Wawira Njiru, the founder of the Food4Education organisation, has established one of Africa’s biggest school-feeding systems, which provides 600,000 meals daily to children across Kenya.
In her recent appearance on CNBC’s Changemakers and Power Players podcast, the nutritionist and food scientist highlighted the scale of that achievement, placing global attention on a mission she began more than a decade ago.
Njiru, in the conversation, explained the values that shaped her work, crediting a childhood in a family of church leaders and healthcare workers for instilling what she called “a big inclination towards service.”
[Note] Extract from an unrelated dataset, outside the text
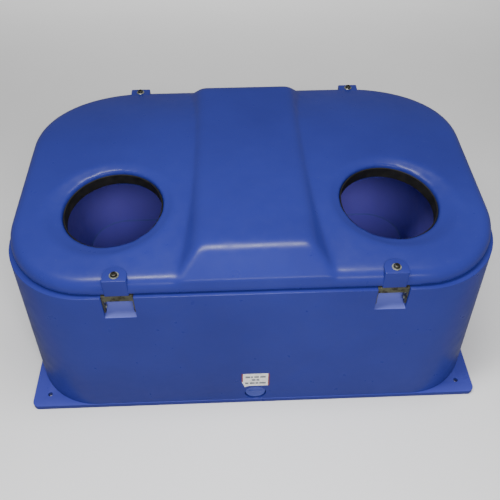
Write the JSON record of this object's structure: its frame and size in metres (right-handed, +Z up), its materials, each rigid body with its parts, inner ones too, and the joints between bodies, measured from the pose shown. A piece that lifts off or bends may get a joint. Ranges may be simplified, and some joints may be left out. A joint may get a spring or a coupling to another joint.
{
  "type": "livestock water trough",
  "caption": "Insulated ground-standing livestock drinker: blue moulded tank on a corner-eared base, bolted domed lid with round drinking openings, raised float-valve housing, drain plug.",
  "frame": {"origin": "centre of the base flange's underside, on the ground", "axes": "+X along the long side to the right when facing the drain, +Y from the drain side to the back, +Z up"},
  "size_m": [1.1, 0.704, 0.5],
  "materials": {
    "blue_shell": "satin",
    "blue_basin": "satin",
    "blue_fitting": "satin",
    "foam": "matte",
    "rubber": "matte",
    "label": "matte",
    "float_plastic": "gloss",
    "pipe_plastic": "satin",
    "brass": "satin",
    "zinc_steel": "satin",
    "steel": "satin"
  },
  "bodies": {
    "tank": {"basin_liner": "blue_basin", "bracket_front_left": "steel", "bracket_front_right": "steel", "bracket_rear_left": "steel", "bracket_rear_right": "steel", "bracket_screw_front_left_inner_lower": "zinc_steel", "bracket_screw_front_left_inner_upper": "zinc_steel", "bracket_screw_front_left_outer_lower": "zinc_steel", "bracket_screw_front_left_outer_upper": "zinc_steel", "bracket_screw_front_right_inner_lower": "zinc_steel", "bracket_screw_front_right_inner_upper": "zinc_steel", "bracket_screw_front_right_outer_lower": "zinc_steel", "bracket_screw_front_right_outer_upper": "zinc_steel", "bracket_screw_rear_left_inner_lower": "zinc_steel", "bracket_screw_rear_left_inner_upper": "zinc_steel", "bracket_screw_rear_left_outer_lower": "zinc_steel", "bracket_screw_rear_left_outer_upper": "zinc_steel", "bracket_screw_rear_right_inner_lower": "zinc_steel", "bracket_screw_rear_right_inner_upper": "zinc_steel", "bracket_screw_rear_right_outer_lower": "zinc_steel", "bracket_screw_rear_right_outer_upper": "zinc_steel", "captive_nut_front_left": "zinc_steel", "captive_nut_front_right": "zinc_steel", "captive_nut_rear_left": "zinc_steel", "captive_nut_rear_right": "zinc_steel", "drain_label": "label", "drain_sleeve": "blue_fitting", "pipe_union_nut": "brass", "pivot_pin": "zinc_steel", "supply_pipe": "pipe_plastic", "supply_riser": "blue_basin", "tank_casing": "blue_shell", "tank_insulation": "foam", "valve_body": "brass", "valve_locknut": "brass", "valve_plate": "steel", "valve_plate_screw_left": "zinc_steel", "valve_plate_screw_right": "zinc_steel"},
    "lid": {"lid_gasket": "rubber", "lid_insulation": "foam", "lid_pan": "blue_shell", "lid_shell": "blue_shell", "opening_ring_left": "rubber", "opening_ring_right": "rubber", "valve_cover": "blue_shell", "washer_front_left": "zinc_steel", "washer_front_right": "zinc_steel", "washer_rear_left": "zinc_steel", "washer_rear_right": "zinc_steel"},
    "bolt_front_left": {"hold_down_bolt_front_left": "zinc_steel"},
    "bolt_front_right": {"hold_down_bolt_front_right": "zinc_steel"},
    "bolt_rear_left": {"hold_down_bolt_rear_left": "zinc_steel"},
    "bolt_rear_right": {"hold_down_bolt_rear_right": "zinc_steel"},
    "float": {"float_arm": "brass", "float_ball": "float_plastic"},
    "plunger": {"valve_plunger": "brass"},
    "plug": {"drain_plug": "blue_fitting", "drain_seal": "rubber"}
  },
  "joints": [
    {"name": "lid_lift", "type": "slide", "parent": "tank", "child": "lid", "axis": [0, 0, 1], "range_m": [0, 0.16]},
    {"name": "bolt_withdraw_front_left", "type": "slide", "parent": "lid", "child": "bolt_front_left", "axis": [0, 0, 1], "range_m": [0, 0.08]},
    {"name": "bolt_withdraw_front_right", "type": "slide", "parent": "lid", "child": "bolt_front_right", "axis": [0, 0, 1], "range_m": [0, 0.08]},
    {"name": "bolt_withdraw_rear_left", "type": "slide", "parent": "lid", "child": "bolt_rear_left", "axis": [0, 0, 1], "range_m": [0, 0.08]},
    {"name": "bolt_withdraw_rear_right", "type": "slide", "parent": "lid", "child": "bolt_rear_right", "axis": [0, 0, 1], "range_m": [0, 0.08]},
    {"name": "float_swing", "type": "hinge", "parent": "tank", "child": "float", "pos_m": [0, 0.07, 0.431], "axis": [-1, 0, 0], "range_deg": [0, 32]},
    {"name": "plunger_push", "type": "slide", "parent": "tank", "child": "plunger", "axis": [0, 1, 0], "range_m": [0, 0.0078]},
    {"name": "drain_plug_pull", "type": "slide", "parent": "tank", "child": "plug", "axis": [0, -1, 0], "range_m": [0, 0.07]}
  ],
  "couplings": [
    {"joint": "plunger_push", "follows": "float_swing", "m_per_rad": 0.01382}
  ]
}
Those early influences guided her long before Food4Education existed. Njiru left Kenya in 2010 to pursue a Bachelor of Nutrition and Food Science at the University of South Australia, an experience that sharpened her understanding of food security and exposed her to the vast gap between available resources abroad and the needs back home.
How Wawira Njiru established Food4Education
At 20, she organised her first fundraiser, cooking a meal for 80 people in Australia to support children in her community. The food, she later joked, was a disaster—“burnt rice”—but the event raised $1,250, enough to begin feeding 25 children.
That small experiment became the foundation of Food4Education, which she formally established in 2012. Wawira focused on building not just a feeding programme, but a system capable of scale. Food4Education operates central kitchens that pair technology with strict cost efficiency to keep meals affordable and accessible.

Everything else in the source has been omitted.